» Data extract:
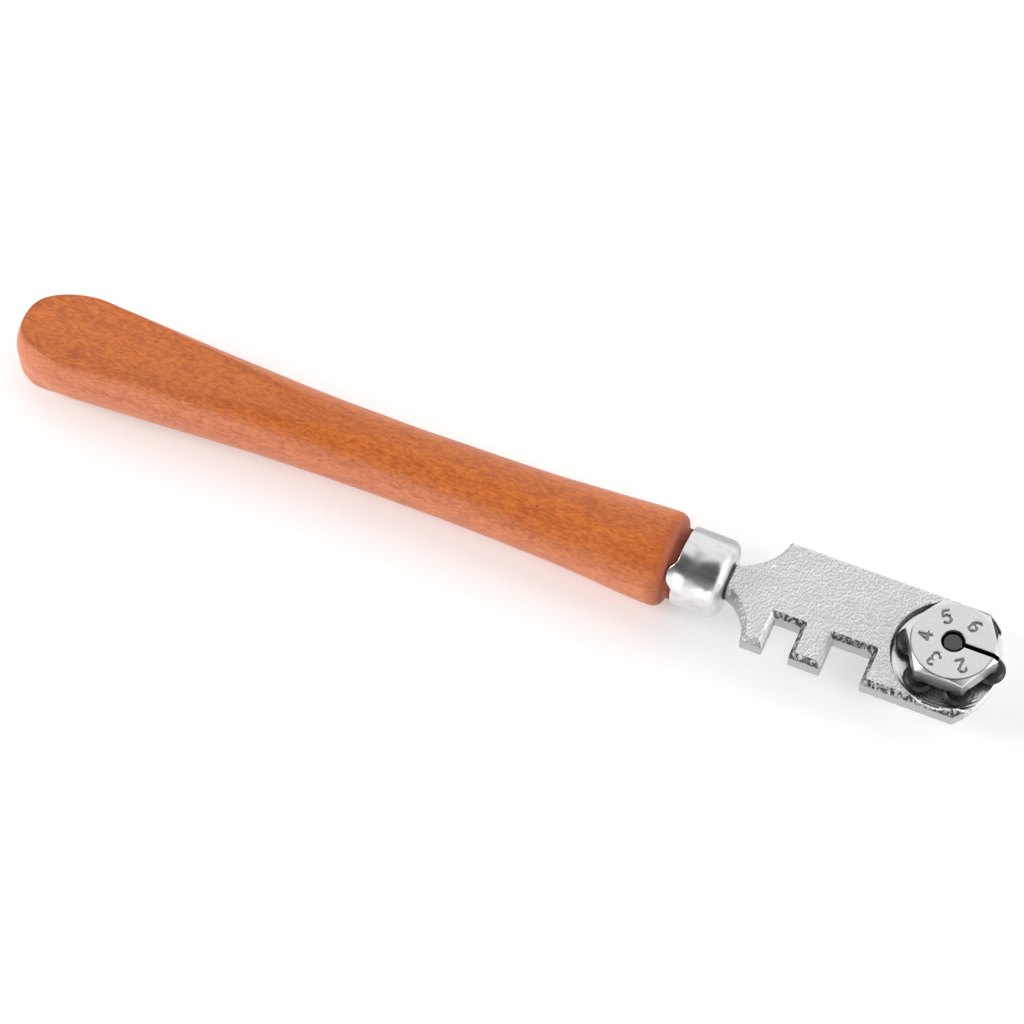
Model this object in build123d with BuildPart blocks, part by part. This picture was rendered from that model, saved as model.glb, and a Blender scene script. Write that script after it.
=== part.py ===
from build123d import *
from math import cos, pi, radians, sin
import os

# Six-wheel glass cutter: turned wooden handle, drawn ferrule, cast head plate and hexagonal wheel turret.
# Millimetres. The tool's axis lies along +X, pointing at the cutting tip. +Z is up, with the numbered face
# of the turret on top, and the plate's notches open towards -Y. The origin is the centre of the footprint,
# at the height of the lowest point of the handle's shoulder.

os.makedirs("parts", exist_ok=True)

# ---- driving dimensions ----
overall_length = 130.0

wheel_count = 6
wheel_radius = 1.95
wheel_thickness = 1.1
wheel_land = 0.14            # flat left at the crest of the cutting rim
wheel_bevel = 0.42           # radial depth of the two cutting bevels
wheel_orbit = 4.85           # turret axis to wheel axle
wheel_bore_radius = 0.47
axle_radius = 0.42
axle_head_radius = 0.85
axle_head_height = 0.16
axle_end_play = 0.04         # gap between a wheel and its axle's head
axle_head_chamfer = 0.06
axle_seat_depth = 1.5        # length of axle pressed into the turret head

handle_shoulder_radius = 6.0
handle_butt_radius = 6.48
butt_length = 7.6            # length of the rounded butt end
handle_flat_half = 3.5       # half thickness across the flats at the butt
handle_flat_taper = 2.0      # degrees by which each flat rises towards the ferrule
handle_edge_soft = 0.45      # sanded edge between a flat and the round side
shoulder_round = 1.2
tenon_radius = 4.48

ferrule_radius = 4.98
ferrule_wall = 0.45
ferrule_nose_round = 1.3
ferrule_ear = 1.0            # how far the drawn lip stands out at its ear
ferrule_ear_angle = 49.0     # degrees from +Z towards -Y

plate_half_width = 7.5
plate_thickness = 3.4
plate_edge_in = 0.6          # cast edge bevel, measured across the face
plate_edge_down = 0.8        # and down the side
tang_half_width = 2.0
tang_depth_in_handle = 15.0
recess_radius = 7.1
recess_depth = 1.25

hex_across_flats = 10.2
hex_underside = 0.65         # height of the turret head's underside above the plate's face
wheel_rise = 0.2             # height of the wheels' upper faces above the plate's face
hex_top = 3.36
hex_chamfer_radius = 5.04     # circle left on top by the turned corner chamfer
hex_chamfer_drop = 0.6
turret_hub_radius = 2.6
spigot_radius = 2.0
spigot_short = 0.2           # how far the spigot's end stays inside the plate's back
boss_radius = 0.95
boss_gap = 0.05              # gap between a boss and the wheel under it
slit_width = 0.55
slit_depth = 1.2
digit_orbit = 3.35
digit_height = 1.62
digit_stroke = 0.32
digit_turns = (6, 6, 9, 3, 0)  # degrees round from their corners, digits 2 to 6
digit_depth = 0.18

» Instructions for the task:
Filter the listing above by the word "from"; copy each line that passes.

» Task answer:
Model this object in build123d with BuildPart blocks, part by part. This picture was rendered from that model, saved as model.glb, and a Blender scene script. Write that script after it.
from build123d import *
from math import cos, pi, radians, sin
ferrule_ear_angle = 49.0     # degrees from +Z towards -Y
digit_turns = (6, 6, 9, 3, 0)  # degrees round from their corners, digits 2 to 6